Repeat exactly the lines of the listing below, please, starting with the first and ending with the line containing "path = binding_stations()"; leave out the rest.

.....

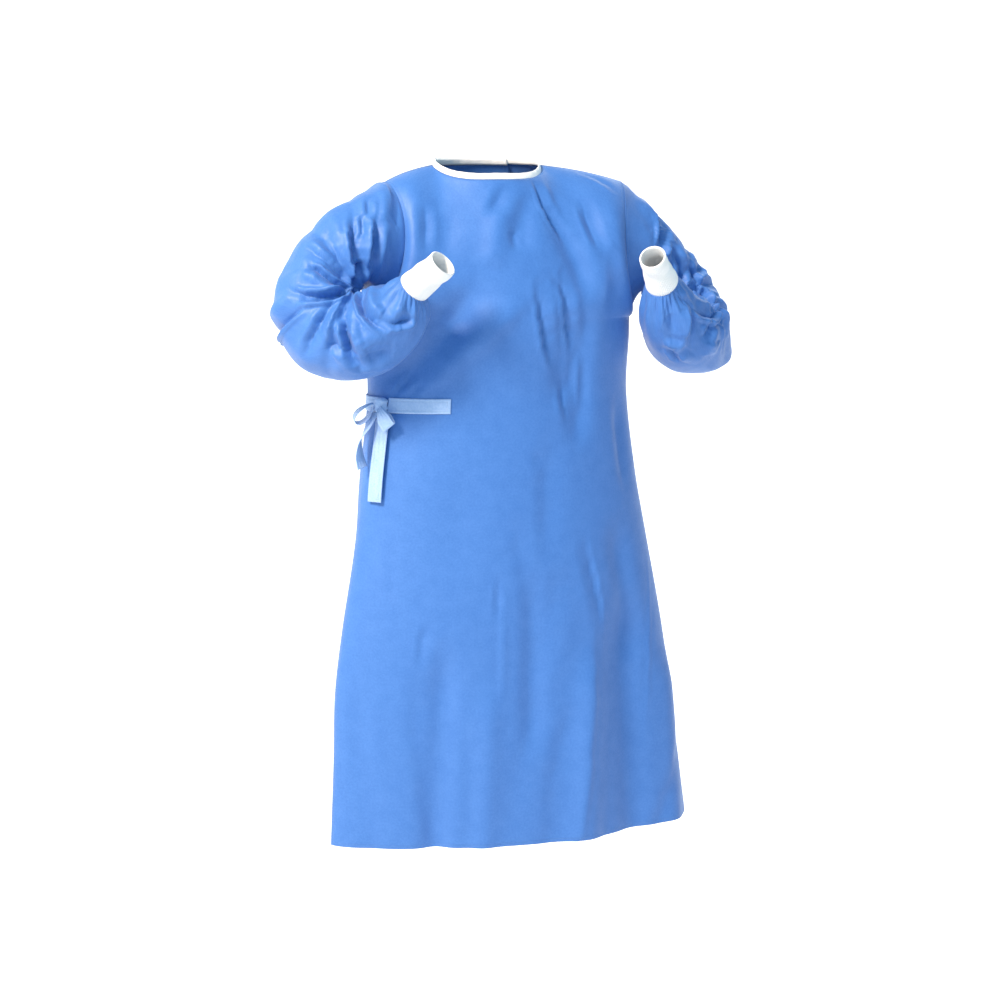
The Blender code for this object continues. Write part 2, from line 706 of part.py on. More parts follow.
def make_binding(name):
    """The knit strip round the neck, one piece whose ends lap at the back."""
    path = binding_stations()

    def place(i, j):
        side, column, inset = path[i]
        edge = neckline_point(side, (2 * column / COLUMNS - 1) / NECK_SHARE)
        normal = neckline_normal(edge)
        away = edge - NECK_CENTRE
        away.z = 0
        rise = (Vector((0, 0, 1)) - away.normalized() * BINDING_LEAN).normalized()
        height = SEAM_GAP / 2 + BINDING_HEIGHT * j / RIBBON_ROWS
        return edge - normal * inset + rise * height, -normal * KNIT_WALL
    return cloth_wall(name, len(path) - 1, RIBBON_ROWS, place, KNIT_WHITE)


def grid_point(side, column, z):
    """The flat facets of the body between its grid points, at a column and a height."""
    level = (z - HEM_Z) / (UNDERARM_Z - HEM_Z)
    low = min(int(column), COLUMNS - 1)
    if level > 1:
        rows = range(LOWER_ROWS, BODY_ROWS)
        j = max(r for r in rows if panel_place(side, low, r)[0].z <= z)
        base, above = panel_place(side, low, j)[0], panel_place(side, low, j + 1)[0]
        up = (z - base.z) / (above.z - base.z)
    else:
        j = min(int(level * LOWER_ROWS), LOWER_ROWS - 1)
        up = level * LOWER_ROWS - j
    part = column - low

    def corner(i, row):
        point, through = panel_place(side, i, row)
        return point, -through.normalized()

    point, normal = Vector(), Vector()
    for i, row, share in ((low, j, (1 - part) * (1 - up)), (low + 1, j, part * (1 - up)),
                          (low, j + 1, (1 - part) * up), (low + 1, j + 1, part * up)):
        at, out = corner(i, row)
        point += at * share
        normal += out * share
    return point, normal.normalized()


def make_strip(name, strip):
    """A flat strip that lies on the body."""
    rows = max(RIBBON_ROWS, round((strip.z_high - strip.z_low) / STRIP_ROW_HEIGHT))

    def place(i, j):
        run = i / strip.cells
        column = strip.first + (strip.last - strip.first) * run
        z = strip.z_low + (strip.z_high - strip.z_low) * j / rows
        point, normal = grid_point(strip.side, column, z)
        lift = strip.lift_first + (strip.lift_last - strip.lift_first) * smooth_step(run)
        return point + normal * (BELT_SEAT + BELT_WALL + lift), -normal * BELT_WALL
    return cloth_wall(name, strip.cells, rows, place, BELT_BLUE)


def make_belt_wrap(name):
    """The belt from the outer back panel's edge round the right side to the knot."""
    back = [(BACK, BELT_WRAP_START)] + [(BACK, c) for c in range(11, 0, -1)]
    path = back + [(FRONT, 0), (FRONT, 1), (FRONT, 2), (FRONT, BELT_WRAP_END)]

    def place(i, j):
        side, column = path[i]
        z = BELT_Z + BELT_WIDTH * (j / RIBBON_ROWS - 0.5)
        point, normal = grid_point(side, column, z)
        lift = BELT_KNOT_LIFT * smooth_step((i - len(path) + 4) / 3)
        return point + normal * (BELT_SEAT + BELT_WALL + lift), -normal * BELT_WALL
    return cloth_wall(name, len(path) - 1, RIBBON_ROWS, place, BELT_BLUE)


def knot_frame():
    """The knot's middle and its side, out and up directions."""
    point, out = grid_point(FRONT, KNOT_COLUMN, BELT_Z)
    out.z = 0
    out.normalize()
    up = Vector((0, 0, 1))
    side = up.cross(out)
    return point + out * (KNOT_SIZE.y / 2 + BELT_SEAT), side, out, up


def knot_space(offset):
    """A point given from the knot's middle, in the gown's own frame."""
    middle, side, out, up = knot_frame()
    return middle + side * offset[0] + out * offset[1] + up * offset[2]


def make_knot(name):
    """The knot of the bow, pulled tight and flattened."""
    middle, side, out, up = knot_frame()
    bm = bmesh.new()
    bmesh.ops.create_uvsphere(bm, u_segments=12, v_segments=8, radius=0.5)
    for vert in bm.verts:
        unit = Vector([math.copysign(abs(2 * c) ** 0.72, c) / 2 for c in vert.co])
        pinch = 1 - 0.18 * math.cos(math.pi * unit.z) ** 2
        vert.co = (middle + side * unit.x * KNOT_SIZE.x * pinch + out * unit.y * KNOT_SIZE.y
                   + up * unit.z * KNOT_SIZE.z)
    return add_object(name, bm, BELT_BLUE)


def make_loop(name, loop):
    """A loop of the bow: a flat ribbon that leaves the knot and comes back to it."""
    start = knot_space(loop.start)
    _, side, out, up = knot_frame()

    def direction(parts):
        return (side * parts[0] + out * parts[1] + up * parts[2]).normalized()

    run = direction(loop.run)
    face = direction(loop.face)
    face = (face - run * face.dot(run)).normalized()
    width = run.cross(face)

    def path(turn):
        angle = 2 * math.pi * turn / LOOP_COLUMNS
        opening = 0.35 + 0.65 * math.sin(angle / 2)
        return (start + run * loop.length * (1 - math.cos(angle)) / 2
                + face * loop.depth * math.sin(angle) * opening)

    def place(i, j):
        turn = i % LOOP_COLUMNS
        along = path(turn + 0.1) - path(turn - 0.1)
        normal = width.cross(along).normalized()
        away = (1 - math.cos(2 * math.pi * turn / LOOP_COLUMNS)) / 2
        spread = BELT_WIDTH * (KNOT_PINCH + (1 - KNOT_PINCH) * smooth_step(1.6 * away))
        point = path(turn) + width * spread * (j / RIBBON_ROWS - 0.5)
        return point, normal * BELT_WALL
    return cloth_wall(name, LOOP_COLUMNS, RIBBON_ROWS, place, BELT_BLUE, closed=True)


def make_short_tail(name):
    """The short end of the bow, which hangs and turns."""
    _, side, out, _ = knot_frame()
    last = SHORT_TAIL.rows[-1][0]

    def path(step):
        row = SHORT_TAIL.at(step)
        return knot_space((row.side, row.out, row.up))

    def place(i, j):
        step = last * i / TAIL_CELLS
        turn = math.radians(SHORT_TAIL.at(step).turn)
        along = (path(step + 0.1) - path(step - 0.1)).normalized()
        width = side * math.cos(turn) + out * math.sin(turn)
        width = (width - along * width.dot(along)).normalized()
        normal = along.cross(width)
        spread = BELT_WIDTH * (KNOT_PINCH + (1 - KNOT_PINCH) * smooth_step(step))
        point = path(step) + width * spread * (j / RIBBON_ROWS - 0.5)
        return point, normal * BELT_WALL
    return cloth_wall(name, TAIL_CELLS, RIBBON_ROWS, place, BELT_BLUE)


def main():
    clear_scene()
    make_panel("front_panel", FRONT, 0, COLUMNS)
    make_panel("back_panel_left", BACK, OUTER_EDGE_COLUMN, COLUMNS)
    make_panel("back_panel_right", BACK, 0, INNER_EDGE_COLUMN, lap_inset)
    for label, hand in (("right", RIGHT), ("left", LEFT)):
        make_sleeve("sleeve_" + label, hand)
        make_cuff("cuff_" + label, hand)
    make_binding("neck_binding")
    for name, strip in STRIPS.items():
        make_strip(name, strip)
    make_belt_wrap("belt_wrap")
    make_knot("belt_knot")
    for name, loop in LOOPS.items():
        make_loop(name, loop)
    make_short_tail("belt_tail_short")


main()
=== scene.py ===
# %% [markdown]
# # A surgical gown, filled out as if worn
#
# This lesson dresses a plain hollow CAD gown with thin creased cloth, rib knit cuffs, a bound
# neck and a tied belt. The CAD model is loaded first and never changed. Each plain wall is then
# replaced by a thin sheet that lies on the same form, because a collision wall of 2 mm looks
# like card, while nonwoven cloth is half a millimetre thick and full of small creases.

import math

import bmesh
import bpy
import numpy as np
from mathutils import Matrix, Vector


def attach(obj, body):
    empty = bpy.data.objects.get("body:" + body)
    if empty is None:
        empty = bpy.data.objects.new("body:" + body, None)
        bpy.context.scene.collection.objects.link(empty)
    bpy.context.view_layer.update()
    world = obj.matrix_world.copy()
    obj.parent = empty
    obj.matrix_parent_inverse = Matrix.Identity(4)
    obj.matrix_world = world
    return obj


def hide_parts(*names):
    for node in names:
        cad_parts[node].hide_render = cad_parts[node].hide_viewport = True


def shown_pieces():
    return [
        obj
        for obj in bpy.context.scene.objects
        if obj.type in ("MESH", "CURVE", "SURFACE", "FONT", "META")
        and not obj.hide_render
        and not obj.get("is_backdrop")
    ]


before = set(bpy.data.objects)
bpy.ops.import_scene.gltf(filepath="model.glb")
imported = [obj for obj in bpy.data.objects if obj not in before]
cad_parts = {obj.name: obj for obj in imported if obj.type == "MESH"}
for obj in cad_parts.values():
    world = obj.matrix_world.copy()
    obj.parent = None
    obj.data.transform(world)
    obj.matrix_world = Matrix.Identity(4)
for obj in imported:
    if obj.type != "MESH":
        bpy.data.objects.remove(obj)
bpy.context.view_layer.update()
print("CAD nodes:", ", ".join(sorted(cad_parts)))

# %% [markdown]
# ## The form of the body
#
# A gown's body is a tube that widens to the hem and closes over the shoulders. It could be
# sculpted, but measured sections are easier to trust: a short table gives the half width and
# the depths at a few heights, and a smooth curve runs between its rows. All of the maths works
# on whole arrays, so a grid of thirty thousand points takes a moment.

# %% Tables that are read smoothly
FRONT, BACK = -1, 1
RIGHT, LEFT = -1, 1


def smooth_step(value):
    value = np.clip(value, 0.0, 1.0)
    return value * value * (3 - 2 * value)


def unit(vectors):
    return vectors / np.maximum(np.linalg.norm(vectors, axis=-1, keepdims=True), 1e-12)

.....

#### Result for this task
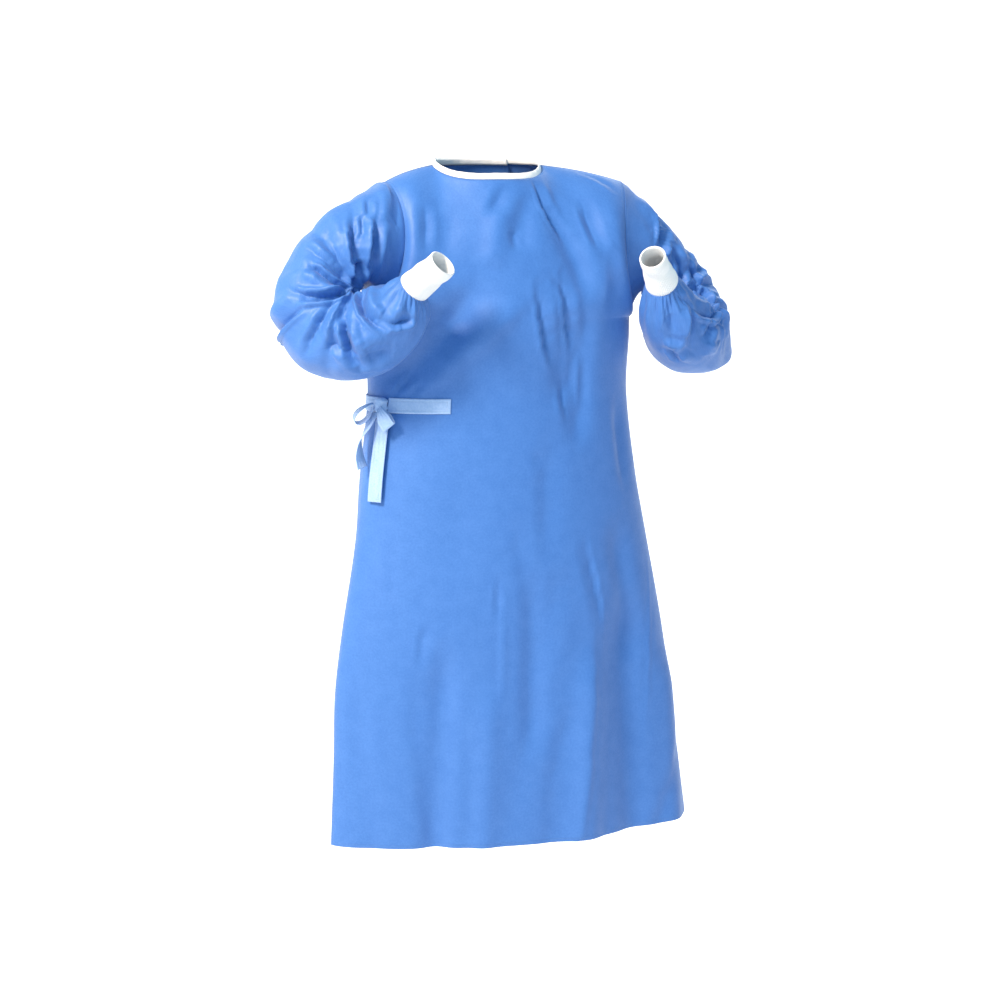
The Blender code for this object continues. Write part 2, from line 706 of part.py on. More parts follow.
def make_binding(name):
    """The knit strip round the neck, one piece whose ends lap at the back."""
    path = binding_stations()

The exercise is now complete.